Dehumanization is how we got here.

Not a great way back? Unless you're looking to go in circles.

[–] elbarto777 16 points 1 year ago (1 children)

Oh stop. That's like that discussion about not dehumanizing neonazis.

And the answer here is the same: the corporate types don't see us common folks as human. They see us as a product at best, and disposable resources at worst. It took a lot of effort to get to the point in which the rights of workers, the rights of consumers and the rights of people in other roles, to be recognized. Real sacrifice, even.

So we gotta do what it takes to keep those rights, because, again, those corporate types don't see us as people.
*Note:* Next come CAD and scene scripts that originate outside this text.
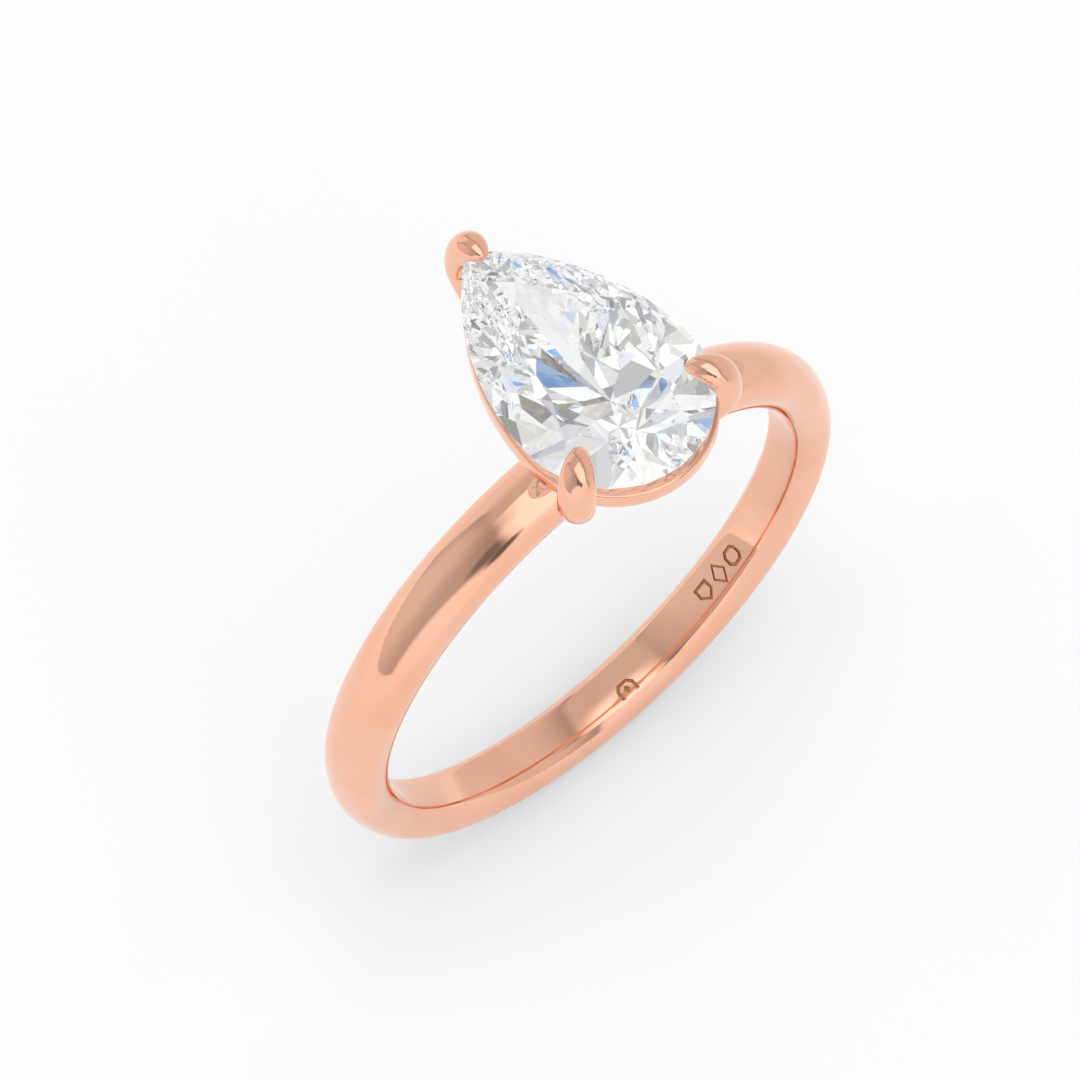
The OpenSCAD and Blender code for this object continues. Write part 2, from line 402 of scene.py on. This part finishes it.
def stone_bmesh(grow=0.0):
    """The stone as its pear prism cut by every facet plane, or a slightly larger copy to cut seats with."""
    outline = pear_outline(grow)
    low = [at_height(p, culet_z - grow) for p in outline]
    high = [at_height(p, table_z + grow) for p in outline]
    bm, rows = grid([low, high])
    bm.faces.new(rows[0])
    bm.faces.new(rows[1])
    inside = Vector((0, -stone_back, girdle_z))
    blunt = at_height(Vector((0, nose_y - nose_blunt + grow)), girdle_z)
    cuts = [(blunt, Vector((0, 1, 0)))]
    for a, b, c in facet_planes():
        normal = (b - a).cross(c - a).normalized()
        if normal.dot(a - inside) < 0:
            normal = -normal
        cuts.append((a + normal * grow, normal))
    for point, normal in cuts:
        parts = bm.verts[:] + bm.edges[:] + bm.faces[:]
        bmesh.ops.bisect_plane(bm, geom=parts, dist=1e-7, plane_co=point, plane_no=normal, clear_outer=True)
        bmesh.ops.holes_fill(bm, edges=[e for e in bm.edges if e.is_boundary], sides=0)
    return bm


# ---- the band ----

LAND_STEPS, EASE_STEPS, FLANK_STEPS, CROWN_STEPS = 6, 12, 14, 22


def band_section(share):
    """Half the band's section, land to crown, as (y, height over the bore).

    share is 0 at the bottom of the band and 1 under the head.
    """
    thick = band_low_t + (band_high_t - band_low_t) * share
    belly = belly_share * (band_low_t + band_high_t) / 2 * (belly_low + belly_rise * share)
    half = band_half_w * (low_width_share + (1 - low_width_share) * share)
    start = asin(land_half / half)
    drop = belly / cos(start)

    def flank(a):
        return Vector((half * sin(a), belly - drop * cos(a)))

    # A curve from a to b, with its control point c where their tangents meet, rounds land into flank.
    inner = land_half - ease_in
    after = start + ease_out
    a, b = Vector((inner, dome * inner ** 2)), flank(after)
    slope_a, slope_b = 2 * dome * inner, drop * tan(after) / half
    meet = (b.y - slope_b * b.x - a.y + slope_a * a.x) / (slope_a - slope_b)
    c = Vector((meet, a.y + slope_a * (meet - a.x)))
    points = [Vector((y, dome * y ** 2)) for y in (inner * i / LAND_STEPS for i in range(LAND_STEPS))]
    points += [
        (1 - t) ** 2 * a + 2 * t * (1 - t) * c + t * t * b
        for t in (i / EASE_STEPS for i in range(EASE_STEPS + 1))
    ]
    points += [flank(after + (pi / 2 - after) * i / FLANK_STEPS) for i in range(1, FLANK_STEPS + 1)]
    points += [
        Vector((half * cos(t) ** crown_power, belly + (thick - belly) * sin(t) ** crown_power))
        for t in (pi / 2 * i / CROWN_STEPS for i in range(1, CROWN_STEPS))
    ]
    points.append(Vector((0, thick)))
    return points


def shank_bmesh(steps=480):
    rows = []
    for i in range(steps):
        turn = 2 * pi * i / steps
        half = band_section((1 + sin(turn)) / 2)
        loop = half + [mirrored(p) for p in reversed(half[1:-1])]
        rows.append([Vector(((bore_r + p.y) * cos(turn), p.x, (bore_r + p.y) * sin(turn))) for p in loop])
    bm, _ = grid(rows, closed_rows=True)
    return bm


MARK_DEPTH = 0.05
MARK_STROKE = 0.13
MARK_LEAST = 0.02      # half width left inside the smallest outline
LOZENGE = [(0, 1), (0.72, 0), (0, -1), (-0.72, 0)]
CUT_SQUARE = [(0.85, 0.4), (0.85, -0.4), (0.45, -0.85), (-0.45, -0.85),
              (-0.85, -0.4), (-0.85, 0.4), (-0.45, 0.85), (0.45, 0.85)]
SHIELD = [(0.8, 0.85), (0.85, -0.2), (0, -1), (-0.85, -0.2), (-0.8, 0.85)]
# Plain punched marks inside the band: shape, polar angle in degrees, place across the band, size
MARKS = [
    (SHIELD, -50.3, -0.06, 0.37), (LOZENGE, -44.8, -0.06, 0.44), (CUT_SQUARE, -39.3, -0.06, 0.38),
    (CUT_SQUARE, -78.5, -0.47, 0.42), (LOZENGE, -78.5, -0.42, 0.15),
]


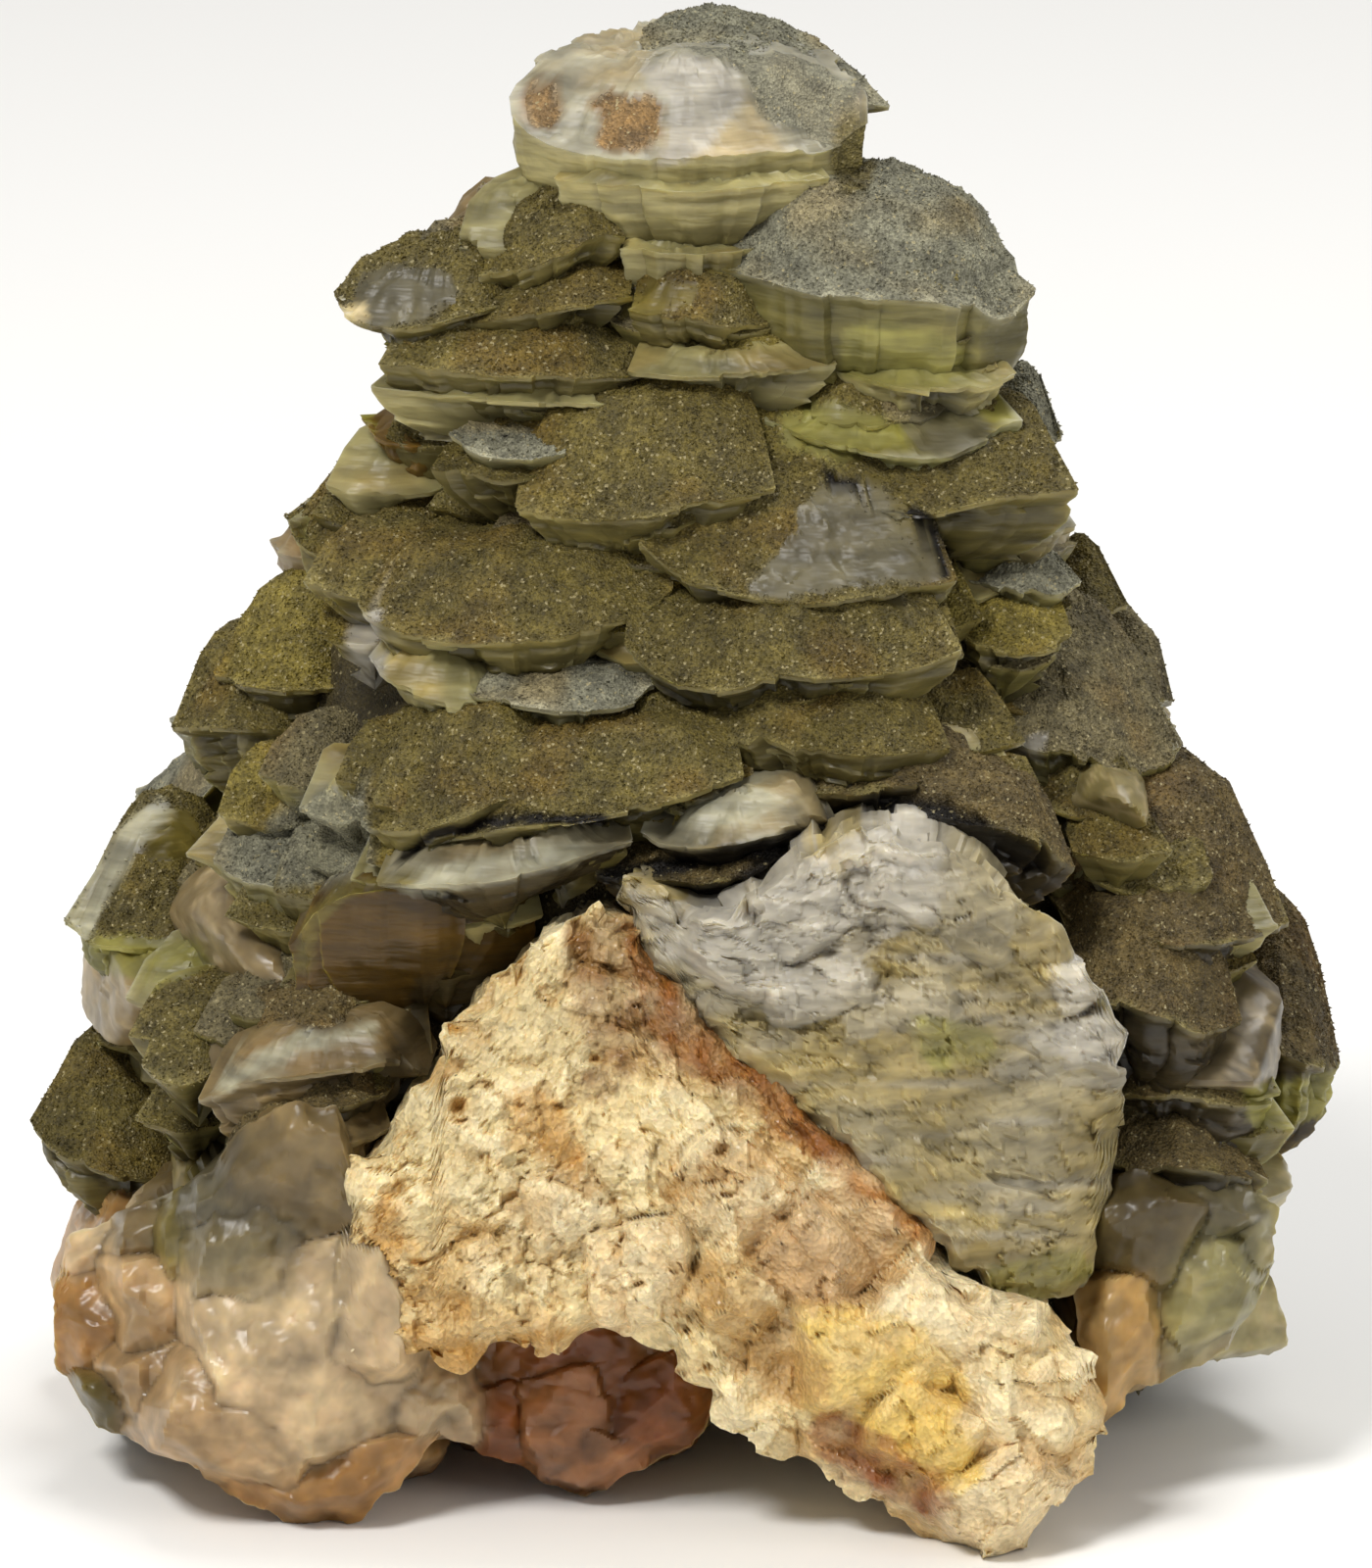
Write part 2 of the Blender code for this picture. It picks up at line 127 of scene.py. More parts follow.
SUMMIT_PLATES = (
    Plate("summit_back", "silver", 2, 3, 1.7, 6.0,
          ((-3, 107.8), (0, 107.3), (5, 106.8), (10.5, 105), (14.3, 104.5))),
    Plate("summit", "frosted", 9, 5, 6.0, 5.0,
          ((-12.5, 103.5), (-11, 101.8), (-7, 100.5), (-0.5, 100), (4, 100.6), (10.5, 100.6),
           (13, 103))),
    Plate("neck_upper", "pale", 10.6, 3, 0.6, 2.5,
          ((-9.5, 98.9), (-5, 98.2), (0, 97.8), (5, 98.2), (10.5, 98.9))),
    Plate("neck_lower", "pale", 11.4, 2.5, 0.6, 3.6, ((-5, 94), (-1.5, 93.4), (2, 93.4), (5.5, 94))),
)

UPPER_PLATES = (
    Plate("upper_left_top", "olive", 12, 4, 4.5, 2.0,
          ((-16.5, 95), (-16, 92), (-12.5, 92), (-9.5, 93), (-6.5, 94.5), (-4, 95))),
    Plate("upper_left", "olive", 13, 4, 4.5, 2.5,
          ((-25.5, 91), (-24.5, 89), (-22, 88), (-19.5, 88), (-16, 89), (-11, 90.5))),
    Plate("upper_left_shelf", "olive", 14, 3, 2.0, 1.5,
          ((-16, 88.5), (-11, 89), (-6.5, 90), (-3.5, 90.5))),
    Plate("upper_left_low", "olive", 16, 3, 3.0, 2.0,
          ((-22, 85.5), (-17.5, 85), (-14, 84.5), (-10, 84.5), (-5.5, 84.5), (-2.5, 85))),
    Plate("upper_middle", "olive", 15, 3, 3.0, 2.0, ((-4, 89.5), (-0.5, 88.5), (3, 88), (6.5, 88.5))),
    Plate("upper_middle_low", "pale", 17, 3, 2.0, 2.0, ((-4, 85), (0, 84.5), (5.5, 84.5), (10.5, 85.5))),
    Plate("upper_right_slab", "silver", 16, 6, 6.5, 6.0,
          ((2.5, 92.5), (7, 91), (11, 90), (17, 90), (20.5, 89.5), (23, 88.5), (25, 91))),
    Plate("upper_right_under", "pale", 17, 4, 1.5, 2.5, ((10.5, 85), (16, 83.5), (21, 83.5), (24, 85))),
    Plate("upper_right_green", "green", 18, 4, 2.5, 2.0,
          ((6, 81.5), (9, 80), (14, 79), (18, 78.5), (21.5, 80), (24, 81.5))),
    Plate("upper_right_end", "silver", 8, 3, 4.0, 2.0,
          ((22.5, 80.5), (25, 80), (27.3, 80.5), (27, 81.5))),
)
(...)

So, fuck them. They aren't people either.

[–] Aux 41 points 1 year ago (1 children)

This is a very silly conspiracy theory. Big corps don't give a shit about Lemmy, but there are plenty of script kiddies who want to hack easy targets. Contrary to your belief, there are plenty of dumb idiots with plenty of badness in their hearts.

[–] [email protected] 19 points 1 year ago* (last edited 1 year ago) (3 children)

Big corps are more sociopathic than you realise. There are so many underhanded games going on at that level it will make your head spin.

Big businesses indirectly and sometimes directly fund APT groups. They will buy things that give them anonymous access to competitor trade secrets, or fund attack campaigns against competitors. This sounds like the kind of attack campaign a competitor might launch as part of a one-two combo. This is the first part, the second part is to get editorials out there regarding how lemmy.world is full of CSAM.

[–] [email protected] 18 points 1 year ago (1 children)

Nah. The risk greatly outweighs the reward. Even if this hits the news, I doubt it'd affect numbers on here that much, especially since it's not that big. It's not even big enough to cause issues for "competitors" (and I use the term lightly). The fediverse is simply not really ready to compete with established actors. So the "benefit" is quite small. The risk if they're caught includes executives getting jail time and likely irreversible harm to their brand.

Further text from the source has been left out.